If you don’t use your funny bone, it will atrophy! Humor can help us through tough times better than all the worry in the world.

Another snide letter was more sinister. It came in the early 1990s from a very fine bishop on Presiding Bishop Edmond Browning’s Council of Advice. The letter in no way accorded with the writer’s fine, and as far as I can tell, well deserved reputation.

Shortly after receiving the abusive letter, I was a dinner guest of a straight couple with whom I had collaborated on several projects in the Diocese of Newark. They were most upset when I characterized some of things in the letter, but their faces turned ashen when I identified the author of the letter.

“Louie,” one of them said, “____ is one of our dearest friends. He is the most supportive bishop we have ever had. We worked several years in his diocese.”

“I am so sorry I mentioned it,” I said, anxious not to disturb them further.

“No, Louie, we love you and value you; we also love and value our friend. I find it hard to believe he would have written such a letter. May we see it?” the spouse asked

“Of course,” I responded.

They were astounded a few days later when I showed them the letter with the bishop’s letterhead and signature. “This is not the guy we know and love,” they insisted, in great confusion.
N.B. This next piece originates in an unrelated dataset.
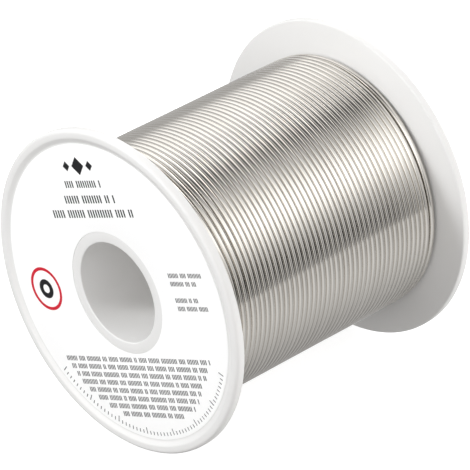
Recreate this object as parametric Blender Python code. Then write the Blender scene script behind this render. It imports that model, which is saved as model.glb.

“That’s why they call it a phobia,” I explained. “Evil has no specialized address except yours and mine. This irrational attack is the backroom of your friend’s life. He’s beating up on me because he feels no one of any importance will ever know or care about it.

“I grieve to be the one who showed the letter to you. Do not let it define your friend’s character. Most of us have such a room. With God’s help some keep it tiny, and some are disciplined enough never to go there. Love your friend, he needs your love as much as I do.”

Saint understood. He told Christians at Ephesus: “Be kind to one another, tenderhearted, forgiving one another, as God in Christ has forgiven you.”

John 6:35, 41-51

It is difficult for me to read this passage because music in the back of my head almost drowns out the text with the Jeremy Young’s hymn “Eat this bread, drink this cup. Come to me and never be hungry.”